Question #6de4a

2 Answers
Jul 23, 2016

The locus of all such points is a circle of radius #sqrt(2)# with a center at origin. The equation describing this circle is
(3) #x^2+y^2 = 2#

Explanation:

The circle with equation #x^2+y^2=4# has a center at origin and radius #R=2#.

All chords sub-tending a right angle in this circle (as all chords sub-tending a fixed angle in any circle) have fixed length.

A triangle formed by a chord sub-tending the right angle and two radii to its ends is a right isosceles triangle with a chord as a hypotenuse and each radius as a cathetus.

Therefore, the length of any chord, sub-tending the right angle in a circle of a radius #R=2#, by Pythagorean Theorem has the length
#L = sqrt(R^2+R^2) = 2sqrt(2)#

The segment from the center of a circle to a midpoint of a triangle described above is an altitude, median and right angle bisector of this right isosceles triangle. The length of this segment can also be calculated using Pythagorean Theorem as
#H = sqrt(R^2-(L/2)^2) = sqrt(4-(sqrt(2))^2)=sqrt(2)#

This length #H# is a distance from the origin to a midpoint of ANY chord sub-tending a right angle in our circle.
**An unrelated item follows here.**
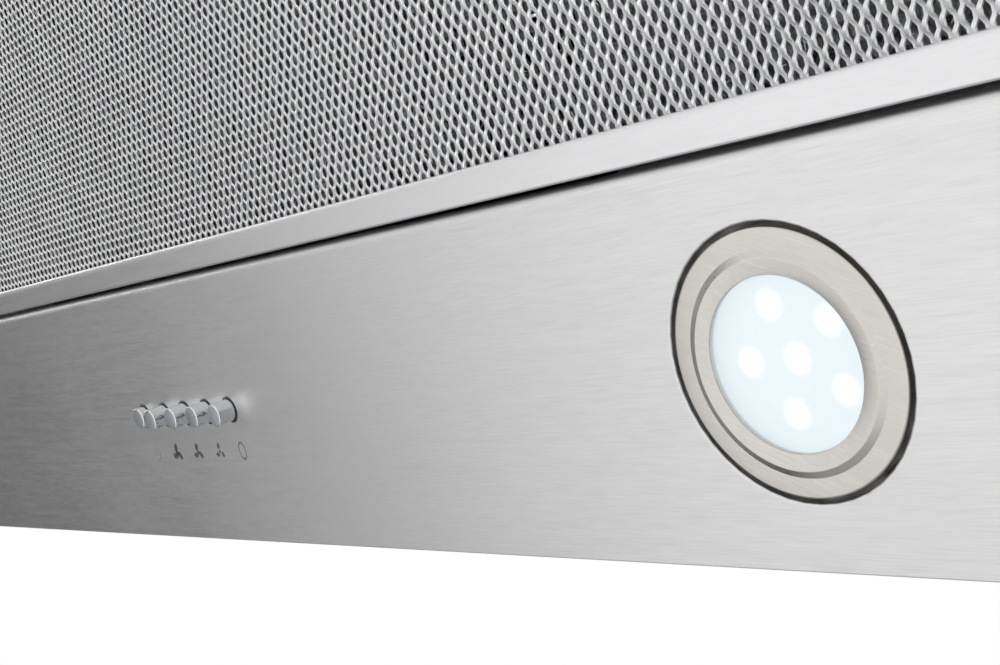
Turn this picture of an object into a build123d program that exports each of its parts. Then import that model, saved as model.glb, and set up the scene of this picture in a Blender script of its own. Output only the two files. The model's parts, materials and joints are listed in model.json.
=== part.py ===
from build123d import *
from math import cos, radians, sin, sqrt
import os

os.makedirs("parts", exist_ok=True)

# An undermount range hood: a flat steel plate that seats under a cabinet, with a canopy, a blower
# tower and a duct collar above it, and a hinged grease filter.
# X runs along the hood, Y from the front edge to the wall, Z up. Lengths are in millimetres.
# The origin is the middle of the four fixing screws, in the plane that seats on the cabinet.

# Bottom plate
plate_length = 860.0
plate_thickness = 1.0
plate_front_margin = 14.0
plate_back_margin = 21.0
hem_width = 5.0
hem_edge_radius = 0.6
fixing_inset_x = 11.0
fixing_inset_y = 9.5
fixing_hole_radius = 2.5
face_z = -2 * plate_thickness
back_z = -plate_thickness

# Front strip and filter opening
strip_depth = 102.5
rear_border = 31.0
opening_end_border = 40.0
opening_corner_radius = 3.0
fold_radius = 1.3
return_height = 12.0

# Canopy, tower and channel sheet metal
sheet = 1.0
canopy_end_margin = 26.0
canopy_height = 110.0
canopy_end_height = 62.0
canopy_slope_length = 60.0
flange_clearance = 0.3
tower_length = 300.0
tower_side_inset = 10.5
tower_front_gap = 6.7
tower_back_gap = 1.5
tower_flange_width = 12.0
tower_opening_inset = 3.0
channel_height = 53.0
channel_sheet = 0.8
channel_gap = 2.2
channel_foot = 8.0
bend_radius = 2.0

# Lamps
lamp_spacing = 585.6
lamp_from_front = 51.6
well_radius = 34.2
well_depth = 6.0
well_edge_radius = 0.7
ledge_width = 4.8
bezel_gap = 1.3
bezel_edge_radius = 0.5
bezel_dish_radius = 25.8
bezel_step_radius = 27.7
bezel_proud = 0.85
lens_radius = 21.7
lens_proud = 0.3
lens_step = 1.4
lens_thickness = 3.0
lens_seat = 1.2
lamp_can_clearance = 0.6
lamp_can_height = 24.0
lamp_can_wall = 1.5
lamp_can_slope = 4.5
groove_count = 8
groove_circle_radius = 14.4
groove_length = 17.0
groove_width = 3.0
groove_depth = 3.0
board_depth = 6.2
board_thickness = 1.6
led_size = 3.5
led_height = 0.9
led_circle_radius = 14.2
led_count_on_circle = 5
reflector_wall = 0.8
reflector_back_radius = 19.0
ledge_radius = well_radius - ledge_width
bezel_radius = well_radius - bezel_gap
lamp_can_radius = ledge_radius - lamp_can_clearance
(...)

Therefore, the locus of all such points is a circle of radius #H=sqrt(2)# with a center at origin. The equation describing this circle is
(3) #x^2+y^2 = 2#

Nov 13, 2017

The Right Choice is Option #(3) : x^2+y^2=2.#

Explanation:

Observe that, #x^2+y^2=4# represents a circle, having centre at the

Origin #O=O(0,0)# and radius #r=2.#

The parametric eqns. of this circle are,

#x=2costheta, y=2sintheta, theta in [0,2pi).#

Let #P=P(2costheta,2sintheta)# be one end-point of a chord #PQ#

of this circle.

Then, #vec(OP)# makes an #/_theta# with the #+ve# direction of

the X-axis.

Since, #PQ# subtends a right angle at the Origin #O,# we find

that #vec(OQ)# must be making an #/_(theta+-pi/2)# with the

#+ve# direction of the X-axis.

#:. Q=Q(2cos(theta+-pi/2),2sin(theta+-pi/2)), i.e., #

#Q=Q(-2sintheta,2costheta), or, Q=Q(2sintheta,-2costheta).#

If #Q=Q(-2sintheta,2costheta), and, P=P(2costheta,2sintheta),#

then, the mid-point #M" of "PQ# is #M(costheta-sintheta,costheta+sintheta).#

To find the Locus of M, let us set, #M=M(X,Y)#, then, we have,

#X=costheta-sintheta, Y=costheta+sintheta.#

Eliminating #theta# from this, we get, #X^2+Y^2=2,# showing that

the general eqn. of the desired locus is #x^2+y^2=2.#

In case, #Q=Q(2sintheta,-2costheta),# we get the same result.

Hence, the right choice is option #(3) : x^2+y^2=2.#

Enjoy Maths.!